Para Reila Miranda, chef e coordenadora do espaço Casa da Borboleta, que apoia o parto humanizado e a maternidade ativa, as tentativas de proibir a amamentação em público estão ligadas a uma visão deturpada do corpo da mulher, em que mostrar o seio para alimentar um filho é um ato sexual.
— Constrange uma mulher amamentar uma criança porque é mais bonito abrir a bolsa e dar uma mamadeira, em vez de expor o seio. Porque essa é uma parte do corpo para o sexo, mostrada durante o Carnaval, de acordo com essa cultura em que vivemos, em que tudo é objeto.

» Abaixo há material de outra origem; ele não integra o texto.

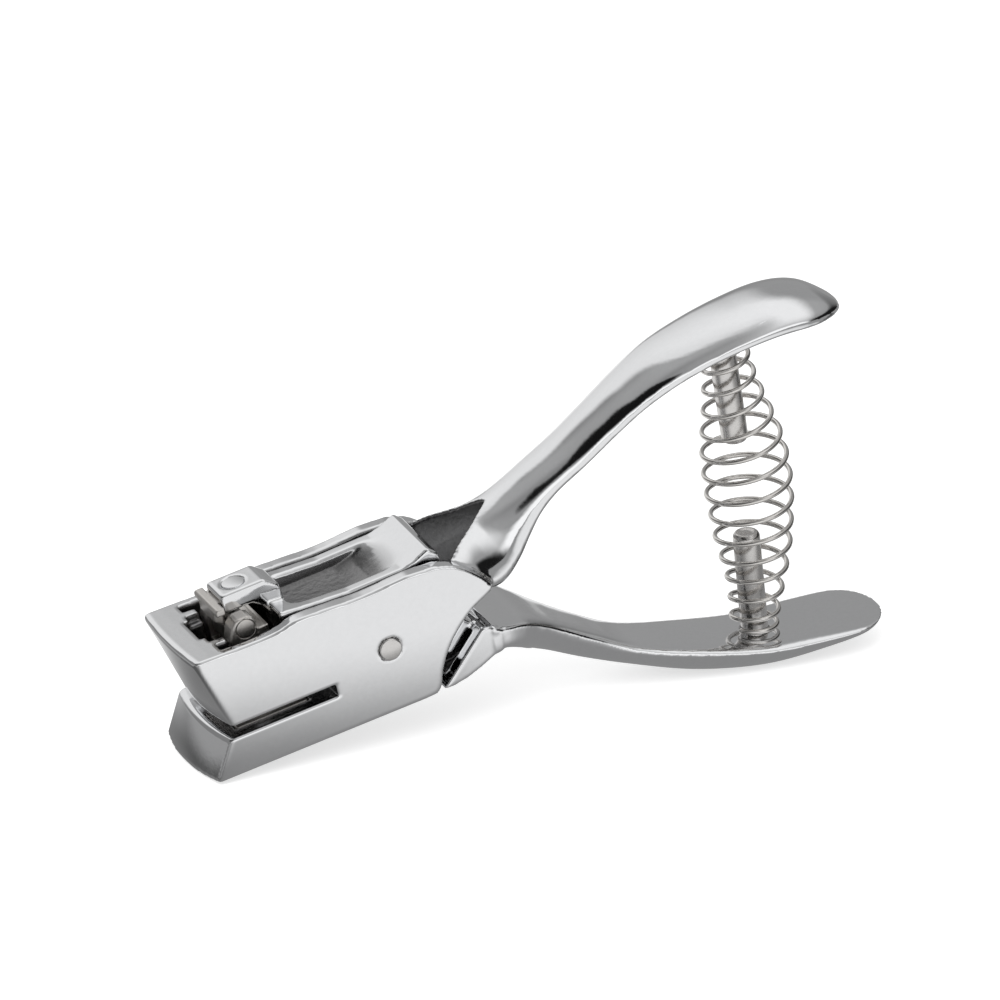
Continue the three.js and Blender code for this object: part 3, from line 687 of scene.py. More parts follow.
def frame_field(x, y, z):
    """The side outline as thick as the plier, with the jaws' fronts and the handle, less all hollows."""
    rear = smooth_line(REAR_LINE, np.linspace(0, 1, 40))
    top = smooth_line(TOP_LINE, np.linspace(0, 1, 30))
    plates = outline_field(x, z, np.vstack([(BEFORE_NOSE, 0), rear, top]))
    throat = outline_field(x, z, rectangle((BEFORE_NOSE, THROAT_END), (THROAT_BOTTOM, THROAT_TOP)))
    casting = both(without(plates, throat, THROAT_EDGE), np.abs(y) - HALF_BODY, BODY_EDGE)
    casting = both(casting, jaws_field(x, y, z), np.interp(z, *FRONT_EDGE))
    handle = handle_field(x, y, z, UPPER_UNDER, UPPER_CREST, *UPPER_SECTION)
    casting = joined(casting, handle, np.interp(x, *NECK_FILLET))
    for hollow, edge in (
        (cavity_field(x, y, z), CAVITY_EDGE),
        (guide_field(x, y, z), CUT_EDGE),
        (bar_field(x, z, PIVOT, PIN_RADIUS + PIN_PLAY), CUT_EDGE),
        (die_space_field(x, y, z), 0.0),
        (post_seat_field(x, y, z, UPPER_POST), SEAT_EDGE),
    ):
        casting = without(casting, hollow, edge)
    return casting


def on_walls(hollow):
    """1 on a hollow's walls, fading to 0 over the next few tenths of a millimetre outside it."""
    return np.clip(1.4 - hollow / 0.3, 0, 1)


def rough_and_shade_in_frame(x, y, z):
    """The cavity and the guide pocket are marked rough and darkened with painted shade, and the throat nearly
    as much, short of the outer faces.
    """
    rough_and_shade = on_walls(joined(cavity_field(x, y, z), guide_field(x, y, z))) * (np.abs(y) < 14)
    in_throat = (x > 7) & (z > THROAT_BOTTOM - 0.1) & (z < THROAT_TOP + 0.1) & (np.abs(y) < 13)
    return np.maximum(rough_and_shade, THROAT_ROUGH_AND_SHADE * in_throat)


def cast_piece(name, field, lines, node, body, roughness):
    """Lays the surface of a casting's field on the grid of three lines and marks where it is rough and
    darkened with painted shade.
    """
    points, quads = surface_net(field(*grid(*lines)), *lines)
    points = calmed(points, quads)
    return make_piece(name, points, quads, node, body, CHROME_PLATE, rough_and_shade=roughness(*points.T))


frame_lines = (
    spaced((-3.2, 78, 96, 158, 169.6), (0.45, 0.6, 0.85, 0.5)),
    spaced((-15.8, -13.6, 13.6, 15.8), (0.36, 0.52, 0.36)),
    spaced((-0.9, 8, 13, 34, 56.5), (0.43, 0.27, 0.43, 0.55)),
)
cast_piece("plated_frame", frame_field, frame_lines, "frame_body", "frame", rough_and_shade_in_frame)

# %% [markdown]
# ## The lever
# The lever is the second casting. Its arm turns inside the frame and has a rough recess on top, darkened with
# painted shade; its nose carries the claw; behind the pivot it widens to the frame's full width and flows
# into the lower handle. It is made as the frame was.

# %% Lines of the lever
ARM_LINE = [
    (24.2, 31.0), (32.0, 30.2), (40.8, 29.6), (54.0, 29.8), (57.0, 30.5), (60.4, 32.0), (62.3, 30.3),
    (63.0, 26.0), (63.1, 19.0), (63.6, 13.4), (66.0, 10.9), (70.0, 9.8), (70.0, 5.0), (59.5, 5.2),
    (56.5, 7.6), (52.0, 8.4), (49.4, 9.0),
]
ARM_FRONT = [(38.3, 17.6), (34.0, 18.6), (24.2, 20.6)]
HUB_RADIUS = 7.2
NOSE_LINE = [
    (13.9, 33.0), (13.9, 36.5), (14.4, 37.0), (24.6, 37.0), (27.4, 34.8), (29.4, 30.6),
    (29.4, 22.0), (24.7, 21.0), (24.3, 28.0), (22.9, 31.0), (20.7, 32.6), (15.0, 32.6),
]
NOSE_HALF = 4.4
REAR_BODY = [
    (54.8, 0.5), (66.6, 11.1), (69.3, 10.3), (70.3, 8.0), (69.8, 4.3), (67.9, 3.7), (64.3, 2.2),
    (60.7, 1.0), (57.3, 0.4),
]
LOWER_UNDER = [
    (68.0, 3.8, 15.1), (71.2, 3.0, 15.0), (74.6, 0.3, 13.5), (78.0, -3.4, 11.0), (82.0, -6.2, 8.9),
    (89.6, -11.5, 7.7), (99.0, -17.0, 8.1), (113.4, -24.3, 9.8), (128.5, -28.9, 11.0), (141.3, -29.9, 11.7),
    (151.0, -29.8, 11.3), (158.0, -29.0, 8.7),
]
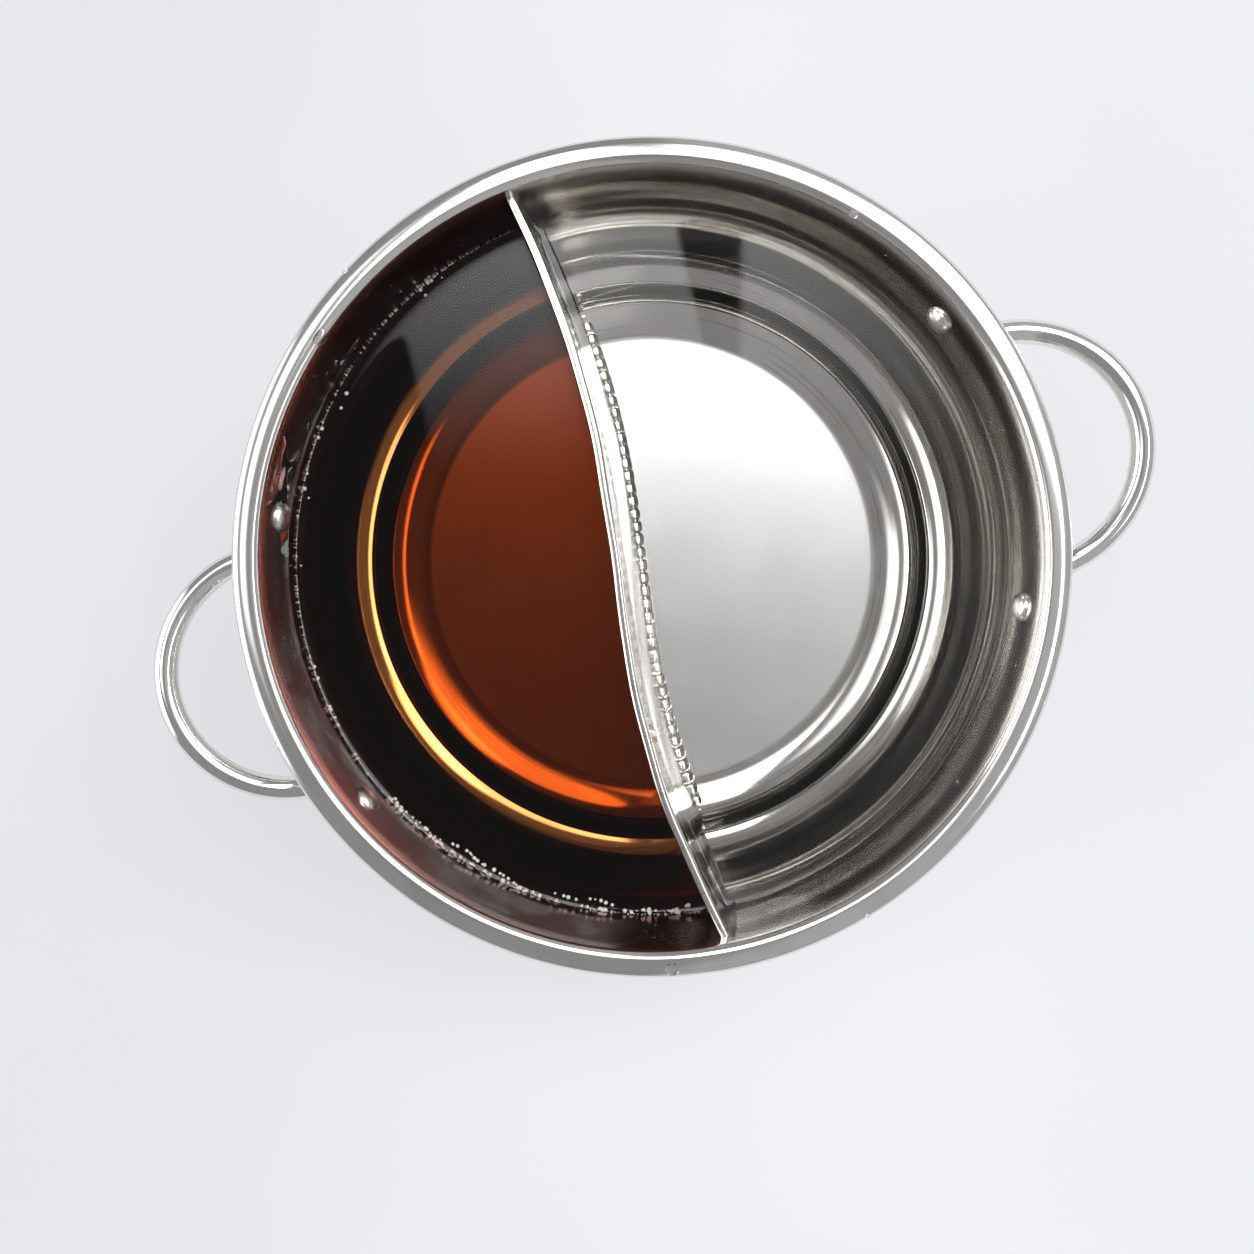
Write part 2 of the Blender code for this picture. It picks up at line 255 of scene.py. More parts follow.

A opinião de Reila condiz com o relato de Priscila.
— Quando o caso saiu na mídia eu recebi recados no Facebook de homens pedindo para mamar também.
A coordenadora da Casa da Borboleta considera chocante a necessidade de um projeto de lei, proposto no final de 2013, que prevê multas a locais que tentem impedir uma mulher de amamentar, e recomenda que as mães fiquem munidas de informações para que, caso abordadas de maneira constrangedora, não sejam privadas de seus direitos.

É triste e degradante, mas não precisa continuar assim. Por isso eu tenho procurado conhecer mais, dar meu apoio e divulgar projetos como o HeForShe. Meu desejo é que desde já ninguém mais sofra com isso e que mudemos para as próximas gerações não precisarem conhecer situações como essas. 

A humanidade merece algo melhor do que cultivar a violência.